A new tool that allows users to work out how much money they can borrow while maintaining their lifestyle has been launched by non-major bank ME.
The online Life&Loan tool has been launched by ME to show that borrowers “shouldn’t have to choose between buying a home or keeping [their] lifestyle”.
It suggests real-time property listings based on the lifestyle that buyers like to live, followed by borrowing power, and in areas they may not have considered.
The tool allows users to enter details such as net household income, favourite suburb, dwelling type and top lifestyle interests such as cafes, restaurants, parks and gyms etc. The in-built calculators then make some assumptions about the user’s budget, which can be fine-tuned in an interactive pie chart, if required. Finally, the tool compares the user’s favourite suburb with others that are similar but better suit their budget.
Recommendations include real-time property listings and lifestyle highlights, for example, cafes, parks and gyms.

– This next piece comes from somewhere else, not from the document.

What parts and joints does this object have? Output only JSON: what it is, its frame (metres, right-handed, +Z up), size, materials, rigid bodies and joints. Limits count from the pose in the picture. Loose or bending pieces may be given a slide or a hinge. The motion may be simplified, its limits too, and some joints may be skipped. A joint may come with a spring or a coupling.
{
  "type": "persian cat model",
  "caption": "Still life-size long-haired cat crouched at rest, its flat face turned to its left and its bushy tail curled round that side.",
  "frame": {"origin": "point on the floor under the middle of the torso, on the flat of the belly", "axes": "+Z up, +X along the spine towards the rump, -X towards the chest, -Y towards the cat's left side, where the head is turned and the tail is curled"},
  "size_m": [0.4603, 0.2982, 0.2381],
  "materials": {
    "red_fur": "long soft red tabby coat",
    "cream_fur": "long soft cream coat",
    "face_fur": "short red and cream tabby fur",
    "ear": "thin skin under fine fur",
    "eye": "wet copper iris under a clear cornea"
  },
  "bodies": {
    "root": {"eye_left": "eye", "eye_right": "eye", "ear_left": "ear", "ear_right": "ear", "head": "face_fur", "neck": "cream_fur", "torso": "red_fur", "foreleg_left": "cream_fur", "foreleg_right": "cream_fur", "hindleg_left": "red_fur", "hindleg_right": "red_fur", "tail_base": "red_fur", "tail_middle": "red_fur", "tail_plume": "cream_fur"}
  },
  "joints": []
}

Property listings are supported by Domain, average expenditure by Australian Bureau of Statistics and lifestyle filters by Google Maps, Google Places and the Government Schools Database.
ME head of home loans Patrick Nolan said: “The bank designed the tool with first home buyers in mind, many of whom are anxious about sacrificing their lifestyle in order to buy a home.

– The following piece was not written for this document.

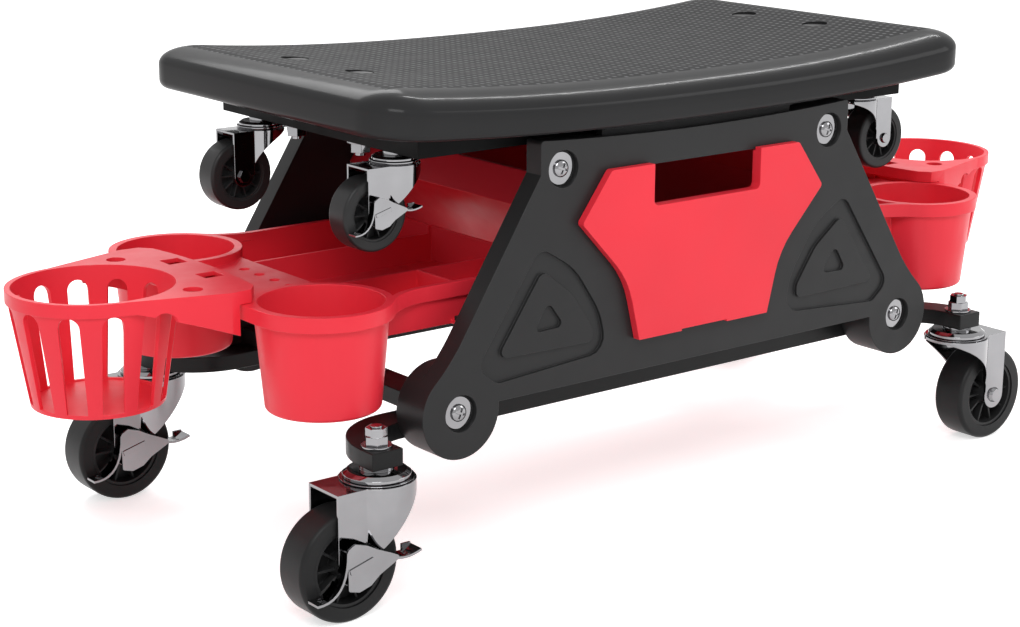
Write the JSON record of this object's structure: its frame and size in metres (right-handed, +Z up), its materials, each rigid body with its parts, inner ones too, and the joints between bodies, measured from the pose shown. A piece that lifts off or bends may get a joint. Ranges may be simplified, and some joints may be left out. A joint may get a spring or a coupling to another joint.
{
  "type": "creeper seat",
  "caption": "Low rolling workshop seat: a curved padded seat with casters of its own over a wheeled frame with drawer, side trays, cups and hook-on baskets.",
  "frame": {"origin": "on the floor, under the middle of the seat", "axes": "+Z up, X along the seat's length from basket to basket, -Y towards the side the drawer opens to"},
  "size_m": [0.9202, 0.3493, 0.3356],
  "materials": {
    "seat_cover": "satin black cover, glossy rolled rim, light dots",
    "seat_board": "matte black",
    "black_plastic": "fine-grained satin black moulding",
    "black_strip": "matte black",
    "black_steel": "satin black powder coat",
    "red_plastic": "semi-gloss coral red moulding",
    "chrome_hardware": "bright plated steel",
    "wheel_plastic": "satin dark moulding",
    "small_wheel": "satin dark moulding",
    "tyre_rubber": "smooth black tread"
  },
  "bodies": {
    "frame": {"near_side_panel": "black_plastic", "far_side_panel": "black_plastic", "panel_screws": "chrome_hardware", "panel_washers": "chrome_hardware", "near_rail": "black_steel", "far_rail": "black_steel", "left_cross_tube": "black_steel", "right_cross_tube": "black_steel", "caster_stems": "chrome_hardware", "stem_nuts": "chrome_hardware", "stem_washers": "chrome_hardware", "rest_strips": "black_strip", "drawer_runners": "black_plastic", "left_tray_runners": "black_plastic", "right_tray_runners": "black_plastic"},
    "drawer_body": {"drawer": "red_plastic"},
    "left_tray_body": {"left_tray": "red_plastic"},
    "right_tray_body": {"right_tray": "red_plastic"},
    "left_basket_body": {"left_basket": "red_plastic"},
    "right_basket_body": {"right_basket": "red_plastic"},
    "seat": {"seat_pad": "seat_cover", "seat_board": "seat_board", "seat_bolts": "chrome_hardware", "seat_bolt_caps": "black_plastic", "seat_nuts": "chrome_hardware", "seat_washers": "chrome_hardware", "seat_caster_stems": "chrome_hardware"},
    "near_left_swivel": {"near_left_fork": "chrome_hardware", "near_left_axle": "chrome_hardware"},
    "near_left_roller": {"near_left_wheel": "wheel_plastic", "near_left_tyre": "tyre_rubber"},
    "near_left_pedal": {"near_left_brake": "chrome_hardware"},
    "far_left_swivel": {"far_left_fork": "chrome_hardware", "far_left_axle": "chrome_hardware"},
    "far_left_roller": {"far_left_wheel": "wheel_plastic", "far_left_tyre": "tyre_rubber"},
    "far_left_pedal": {"far_left_brake": "chrome_hardware"},
    "near_right_swivel": {"near_right_fork": "chrome_hardware", "near_right_axle": "chrome_hardware"},
    "near_right_roller": {"near_right_wheel": "wheel_plastic", "near_right_tyre": "tyre_rubber"},
    "far_right_swivel": {"far_right_fork": "chrome_hardware", "far_right_axle": "chrome_hardware"},
    "far_right_roller": {"far_right_wheel": "wheel_plastic", "far_right_tyre": "tyre_rubber"},
    "seat_near_left_swivel": {"seat_near_left_fork": "chrome_hardware", "seat_near_left_axle": "chrome_hardware"},
    "seat_near_left_roller": {"seat_near_left_wheel": "small_wheel"},
    "seat_near_left_pedal": {"seat_near_left_brake": "chrome_hardware"},
    "seat_far_left_swivel": {"seat_far_left_fork": "chrome_hardware", "seat_far_left_axle": "chrome_hardware"},
    "seat_far_left_roller": {"seat_far_left_wheel": "small_wheel"},
    "seat_near_right_swivel": {"seat_near_right_fork": "chrome_hardware", "seat_near_right_axle": "chrome_hardware"},
    "seat_near_right_roller": {"seat_near_right_wheel": "small_wheel"},
    "seat_far_right_swivel": {"seat_far_right_fork": "chrome_hardware", "seat_far_right_axle": "chrome_hardware"},
    "seat_far_right_roller": {"seat_far_right_wheel": "small_wheel"},
    "seat_far_right_pedal": {"seat_far_right_brake": "chrome_hardware"}
  },
  "joints": [
    {"name": "drawer_slide", "type": "slide", "parent": "frame", "child": "drawer_body", "axis": [0, -1, 0], "range_m": [0, 0.16]},
    {"name": "left_tray_slide", "type": "slide", "parent": "frame", "child": "left_tray_body", "axis": [-1, 0, 0], "range_m": [0, 0.06]},
    {"name": "right_tray_slide", "type": "slide", "parent": "frame", "child": "right_tray_body", "axis": [1, 0, 0], "range_m": [0, 0.06]},
    {"name": "left_basket_lift", "type": "slide", "parent": "left_tray_body", "child": "left_basket_body", "axis": [0, 0, 1], "range_m": [0, 0.06]},
    {"name": "right_basket_lift", "type": "slide", "parent": "right_tray_body", "child": "right_basket_body", "axis": [0, 0, 1], "range_m": [0, 0.06]},
    {"name": "seat_lift", "type": "slide", "parent": "frame", "child": "seat", "axis": [0, 0, 1], "range_m": [0, 0.1]},
    {"name": "near_left_turn", "type": "hinge", "parent": "frame", "child": "near_left_swivel", "pos_m": [-0.2835, -0.1486, 0], "axis": [0, 0, 1], "continuous": true},
    {"name": "near_left_roll", "type": "hinge", "parent": "near_left_swivel", "child": "near_left_roller", "pos_m": [-0.314, -0.1486, 0.0375], "axis": [0, 1, 0], "continuous": true},
    {"name": "near_left_brake_tip", "type": "hinge", "parent": "near_left_swivel", "child": "near_left_pedal", "pos_m": [-0.314, -0.1486, 0.0375], "axis": [0, 1, 0], "range_deg": [0, 12]},
    {"name": "far_left_turn", "type": "hinge", "parent": "frame", "child": "far_left_swivel", "pos_m": [-0.2835, 0.1486, 0], "axis": [0, 0, 1], "continuous": true},
    {"name": "far_left_roll", "type": "hinge", "parent": "far_left_swivel", "child": "far_left_roller", "pos_m": [-0.314, 0.1486, 0.0375], "axis": [0, 1, 0], "continuous": true},
    {"name": "far_left_brake_tip", "type": "hinge", "parent": "far_left_swivel", "child": "far_left_pedal", "pos_m": [-0.314, 0.1486, 0.0375], "axis": [0, 1, 0], "range_deg": [0, 12]},
    {"name": "near_right_turn", "type": "hinge", "parent": "frame", "child": "near_right_swivel", "pos_m": [0.2835, -0.1486, 0], "axis": [0, 0, 1], "continuous": true},
    {"name": "near_right_roll", "type": "hinge", "parent": "near_right_swivel", "child": "near_right_roller", "pos_m": [0.314, -0.1486, 0.0375], "axis": [0, 1, 0], "continuous": true},
    {"name": "far_right_turn", "type": "hinge", "parent": "frame", "child": "far_right_swivel", "pos_m": [0.2835, 0.1486, 0], "axis": [0, 0, 1], "continuous": true},
    {"name": "far_right_roll", "type": "hinge", "parent": "far_right_swivel", "child": "far_right_roller", "pos_m": [0.314, 0.1486, 0.0375], "axis": [0, 1, 0], "continuous": true},
    {"name": "seat_near_left_turn", "type": "hinge", "parent": "seat", "child": "seat_near_left_swivel", "pos_m": [-0.222, -0.084, 0.2217], "axis": [0, 0, 1], "continuous": true},
    {"name": "seat_near_left_roll", "type": "hinge", "parent": "seat_near_left_swivel", "child": "seat_near_left_roller", "pos_m": [-0.244, -0.084, 0.2467], "axis": [0, 1, 0], "continuous": true},
    {"name": "seat_near_left_brake_tip", "type": "hinge", "parent": "seat_near_left_swivel", "child": "seat_near_left_pedal", "pos_m": [-0.244, -0.084, 0.2467], "axis": [0, 1, 0], "range_deg": [0, 12]},
    {"name": "seat_far_left_turn", "type": "hinge", "parent": "seat", "child": "seat_far_left_swivel", "pos_m": [-0.222, 0.084, 0.2217], "axis": [0, 0, 1], "continuous": true},
    {"name": "seat_far_left_roll", "type": "hinge", "parent": "seat_far_left_swivel", "child": "seat_far_left_roller", "pos_m": [-0.244, 0.084, 0.2467], "axis": [0, 1, 0], "continuous": true},
    {"name": "seat_near_right_turn", "type": "hinge", "parent": "seat", "child": "seat_near_right_swivel", "pos_m": [0.222, -0.084, 0.2217], "axis": [0, 0, 1], "continuous": true},
    {"name": "seat_near_right_roll", "type": "hinge", "parent": "seat_near_right_swivel", "child": "seat_near_right_roller", "pos_m": [0.244, -0.084, 0.2467], "axis": [0, 1, 0], "continuous": true},
    {"name": "seat_far_right_turn", "type": "hinge", "parent": "seat", "child": "seat_far_right_swivel", "pos_m": [0.222, 0.084, 0.2217], "axis": [0, 0, 1], "continuous": true},
    {"name": "seat_far_right_roll", "type": "hinge", "parent": "seat_far_right_swivel", "child": "seat_far_right_roller", "pos_m": [0.244, 0.084, 0.2467], "axis": [0, 1, 0], "continuous": true},
    {"name": "seat_far_right_brake_tip", "type": "hinge", "parent": "seat_far_right_swivel", "child": "seat_far_right_pedal", "pos_m": [0.244, 0.084, 0.2467], "axis": [0, -1, 0], "range_deg": [0, 12]}
  ]
}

“ME thinks you can do both and this tool helps you.”
According to the bank’s research, 77 per cent of people are prepared to make compromises to realise their ‘dream home’. However, the bank’s latest push aims to demonstrate that borrowers need not sacrifice one for the other.
Its most recent advertising campaign, ‘Have your smashed avo and eat it too’, has come under the spotlight recently, following on from a column in which social commentator Bernard Salt suggested that young people would be better off if they didn’t pay $22 for “smashed avocado with crumbled feta on five-grain toasted bread”, but instead saved that money for a deposit.
The column was met with outrage and ridicule from young people, first-home buyers, and the general public alike, with several articles parodying the comments, and resulting in a 500 per cent boost in visits to ME’s website.